In recent times, discussions have been rife in the public sector on the merits of shifting from cash to accrual basis of accounting for purposes of enhancing fiscal reporting. Accrual basis of accounting is an accounting method that requires revenues and expenditures to be recorded in the financial statements when they are earned and incurred respectively, while cash basis of accounting is an accounting method that requires transactions to be recorded only when a cash flow has occurred. The main difference between accrual and cash basis of accounting lies in the timing of when revenue and expenses are recognised.

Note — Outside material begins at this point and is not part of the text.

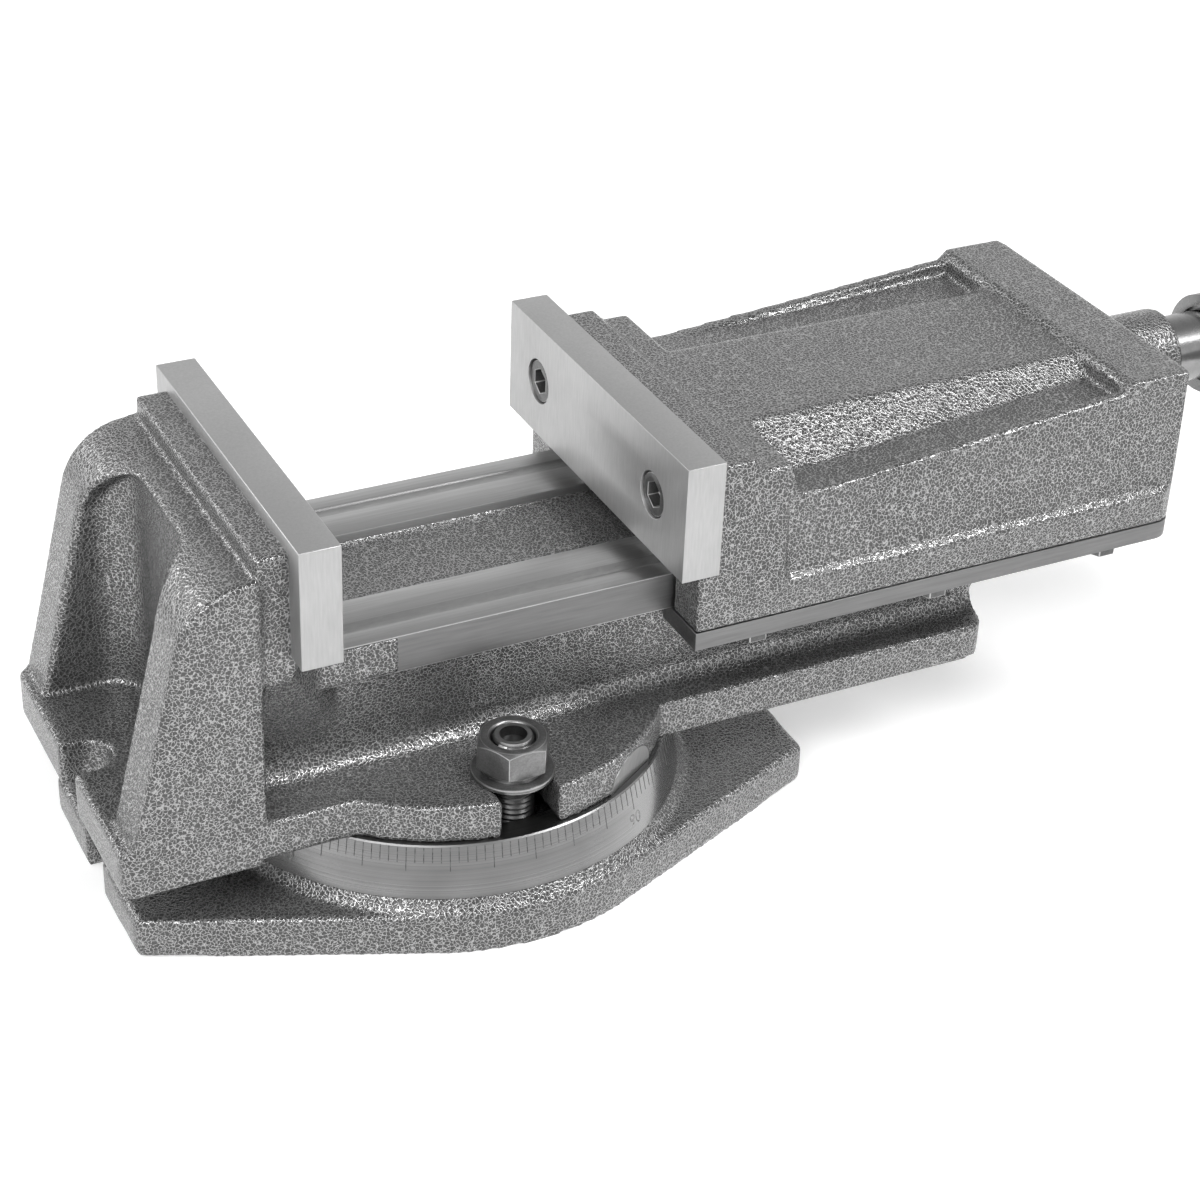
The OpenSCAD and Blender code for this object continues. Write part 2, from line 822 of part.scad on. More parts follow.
module movable_jaw_plate() {
  color(ground) translate([mov_x, 0, 0]) jaw_plate();
}

module movable_jaw_screws() {
  color(blacked) translate([mov_x, 0, 0]) jaw_screws();
}

// Places of the keeper screws at the keepers' undersides
module keeper_screw_places(sides = [-1, 1]) {
  pitch = (slide_len - 2 * keeper_end) / (keeper_count - 1);
  for (side = sides) {
    for (i = [0 : keeper_count - 1]) {
      translate([foot_x + keeper_end + i * pitch, side * keeper_screw_y, keeper_z]) children();
    }
  }
}

// A keeper plate on the side that side names, its lip under the way
module keeper(side) {
  difference() {
    translate([0, 0, keeper_z]) linear_extrude(keeper_t) mirror([0, side < 0 ? 1 : 0]) difference() {
      translate([foot_x, keeper_in]) square([slide_len, foot_half - keeper_in]);
      difference() {
        translate([rear_x - slide_corner, foot_half - slide_corner]) square(2 * slide_corner);
        translate([rear_x - slide_corner, foot_half - slide_corner]) circle(slide_corner);
      }
    }
    keeper_screw_places([side]) {
      translate([0, 0, -cut]) cylinder(h = keeper_t + 2 * cut, d = keeper_screw_d + 2 * fit);
    }
  }
}

module front_keeper() {
  color(blacked) keeper(-1);
}

module back_keeper() {
  color(blacked) keeper(1);
}

module keeper_screws() {
  color(blacked) keeper_screw_places() {
    cylinder(h = keeper_t + keeper_screw_in, d = keeper_screw_d);
    translate([0, 0, -keeper_head_h]) cylinder(h = keeper_head_h, d = keeper_head_af / cos(30), $fn = 6);
  }
}

module screw_bush() {
  color(bronze) difference() {
    rod_x(hollow_x1, boss_x, bush_d);
    rod_x(hollow_x1 - cut, boss_x + cut, screw_d + 2 * fit);
  }
}

module thrust_pad() {
  color(polished) rod_x(pad_x - pad_t, pad_x, pad_d);
}

module leadscrew() {
  color(polished) difference() {
    union() {
      rod_x(tip_x, tip_x + tip_len + cut, tip_d);
      rod_x(tip_x + tip_len, hub_x + hub_recess_h, screw_d);
      // Shoulder that takes the pull of the opening jaw on the bush
      rod_x(boss_x + collar_gap, hub_x + hub_recess_h, shoulder_d);
      translate([hub_x, -square_af / 2, screw_z - square_af / 2]) {
        cube([hub_len, square_af, square_af]);
      }
    }
    translate([collar_x + collar_t / 2, 0, screw_z]) rotate([90, 0, 0]) {
      cylinder(h = 2 * screw_d, d = pin_d + 2 * fit, center = true);
    }
  }
}

module retaining_collar() {
  color(blacked) difference() {
    rod_x(collar_x, collar_x + collar_t, collar_d);
    rod_x(collar_x - cut, collar_x + collar_t + cut, screw_d + 2 * fit);
    translate([collar_x + collar_t / 2, 0, screw_z]) rotate([90, 0, 0]) {
      cylinder(h = 2 * collar_d, d = pin_d + 2 * fit, center = true);
    }
  }
}

module collar_pin() {
  color(polished) translate([collar_x + collar_t / 2, 0, screw_z]) rotate([90, 0, 0]) {
    cylinder(h = collar_d, d = pin_d, center = true);
  }
}

module crank() {
  color(blacked) difference() {
    union() {
      rod_x(hub_x, hub_end_x, hub_d);
      // Flat arm that narrows to the spindle's eye, level towards the front at rest
      translate([arm_x, 0, screw_z]) rotate([90, 0, 90]) linear_extrude(arm_t) {
        polygon([[0, arm_w / 2], [-crank_len, arm_end_w / 2], [-crank_len, -arm_end_w / 2], [0, -arm_w / 2]]);
        translate([-crank_len, 0]) circle(d = arm_end_w);
      }
    }
    rod_x(hub_x - cut, hub_x + hub_recess_h, hub_recess_d);
    translate([hub_x - cut, -square_af / 2 - fit, screw_z - square_af / 2 - fit]) {
      cube([hub_len + 2 * cut, square_af + 2 * fit, square_af + 2 * fit]);
    }
    translate([arm_x - cut, -crank_len, screw_z]) rotate([0, 90, 0]) {
      cylinder(h = arm_t + 2 * cut, d = spindle_d + 2 * fit);
    }
    setscrew_place() cylinder(h = hub_d, d = setscrew_d + 2 * fit);
  }
}

// The set screw stands on the flat top of the screw's square end
module setscrew_place() {
  translate([hub_x + (hub_len - arm_t + hub_recess_h) / 2, 0, screw_z + square_af / 2 + fit]) children();
}

module crank_setscrew() {
  color(blacked) setscrew_place() difference() {
    cylinder(h = setscrew_len, d = setscrew_d);
    translate([0, 0, setscrew_len - setscrew_socket]) {
      cylinder(h = setscrew_socket + cut, d = setscrew_socket / cos(30), $fn = 6);
    }
  }
}

module spindle_rod(x0, x1, d) {
  translate([x0, -crank_len, screw_z]) rotate([0, 90, 0]) cylinder(h = x1 - x0, d = d);
}

module grip_spindle() {
  grip_x1 = hub_end_x + grip_gap + grip_len;
  color(polished) {
    spindle_rod(arm_x, grip_x1 + grip_gap + grip_washer_t, spindle_d);
    spindle_rod(grip_x1 + grip_gap + grip_washer_t, grip_x1 + grip_gap + grip_washer_t + spindle_head_h, spindle_head_d);
  }
}

module grip_washer() {
  x0 = hub_end_x + grip_gap + grip_len + grip_gap;
  color(polished) difference() {
    spindle_rod(x0, x0 + grip_washer_t, grip_washer_d);
    spindle_rod(x0 - cut, x0 + grip_washer_t + cut, spindle_d + 2 * fit);
  }
}

// Turned grip: a neck by the arm, a swelling and a smaller outer end
module crank_grip() {
  x0 = hub_end_x + grip_gap;
  color(grip_black) translate([x0, -crank_len, screw_z]) rotate([0, 90, 0]) difference() {
    union() {
      cylinder(h = grip_len / 2, d1 = grip_neck_d, d2 = grip_d);
      translate([0, 0, grip_len / 2]) cylinder(h = grip_len / 2, d1 = grip_d, d2 = grip_end_d);
    }
    translate([0, 0, -cut]) cylinder(h = grip_len + 2 * cut, d = spindle_d + 2 * fit);
  }
}

swivel_base();
pivot_pin();
vise_body();
fixed_jaw_plate();
fixed_jaw_screws();
swivel_bolts();
swivel_washers();
swivel_nuts();
leadscrew_nut();
leadscrew_nut_screws();
movable_jaw();
movable_jaw_plate();
movable_jaw_screws();
front_keeper();
back_keeper();
keeper_screws();
screw_bush();
thrust_pad();
leadscrew();
retaining_collar();
collar_pin();
crank();
crank_setscrew();
grip_spindle();
crank_grip();
grip_washer();
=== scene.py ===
import bmesh
import bpy
import math
import numpy as np
from mathutils import Matrix, Vector


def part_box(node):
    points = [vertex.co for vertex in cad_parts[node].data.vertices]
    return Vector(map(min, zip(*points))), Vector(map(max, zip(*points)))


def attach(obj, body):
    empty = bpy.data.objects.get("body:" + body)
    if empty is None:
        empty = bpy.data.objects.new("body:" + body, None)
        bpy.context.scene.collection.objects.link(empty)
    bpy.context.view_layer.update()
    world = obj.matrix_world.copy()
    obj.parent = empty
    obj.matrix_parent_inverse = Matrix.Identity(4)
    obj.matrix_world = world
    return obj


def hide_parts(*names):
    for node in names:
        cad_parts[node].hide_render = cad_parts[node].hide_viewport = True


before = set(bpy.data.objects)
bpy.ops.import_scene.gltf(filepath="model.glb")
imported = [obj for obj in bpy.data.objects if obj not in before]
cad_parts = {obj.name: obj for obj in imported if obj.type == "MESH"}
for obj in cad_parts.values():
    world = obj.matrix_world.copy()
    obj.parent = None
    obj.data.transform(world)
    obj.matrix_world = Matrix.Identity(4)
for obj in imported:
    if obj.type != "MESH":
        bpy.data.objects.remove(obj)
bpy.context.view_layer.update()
scene = bpy.context.scene
mm = 0.001


# Small steps of node trees, used by the studio, the materials and the geometry trees.
def reckon(tree, operation, first, second=0.0):
    """One step of arithmetic. first and second are numbers or the outputs of other nodes."""
    node = tree.nodes.new("ShaderNodeMath")
    node.operation = operation
    for socket, value in zip(node.inputs, (first, second)):
        if isinstance(value, (int, float)):
            socket.default_value = value
        else:
            tree.links.new(value, socket)
    return node.outputs[0]


def steps(tree, value, *stops):
    """A ramp: stops are (position, grey), or (position, (red, green, blue))."""
    ramp = tree.nodes.new("ShaderNodeValToRGB")
    while len(ramp.color_ramp.elements) < len(stops):
        ramp.color_ramp.elements.new(0.5)
    for element, (position, grey) in zip(ramp.color_ramp.elements, stops):
        element.position = position
        shade = grey if isinstance(grey, tuple) else (grey, grey, grey)
        element.color = (*shade, 1)
    tree.links.new(value, ramp.inputs["Fac"])
    return ramp.outputs["Color"]


def white_for_the_eye(tree):
    """1 for the rays that the eye, a reflection or a clear piece sends out, and 0 for all others."""
    path = tree.nodes.new("ShaderNodeLightPath").outputs
    seen = reckon(tree, "MAXIMUM", path["Is Camera Ray"], path["Is Glossy Ray"])
    return reckon(tree, "MAXIMUM", seen, path["Is Transmission Ray"])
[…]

The current reporting framework under cash-basis of accounting is quite simple since records are maintained on a single entry. However, it is prone to errors and omission.
In 2012, the enactment of Public Finance Management Act led to the setting up of the Public Sector Accounting Standards Board (PSASB) that would formulate accepted standards for the development and management of accounting and financial systems by all State organs and public entities.
The Institute acknowledges the most recent development brought forth by the Public Finance Management (Amendment) Bill, 2022 which seeks to amend Section 194(1) of the Public Finance Management Act, 2012 to increase the scope of the functions of the PSASB to include prescribing a framework for implementation of accrual accounting in government.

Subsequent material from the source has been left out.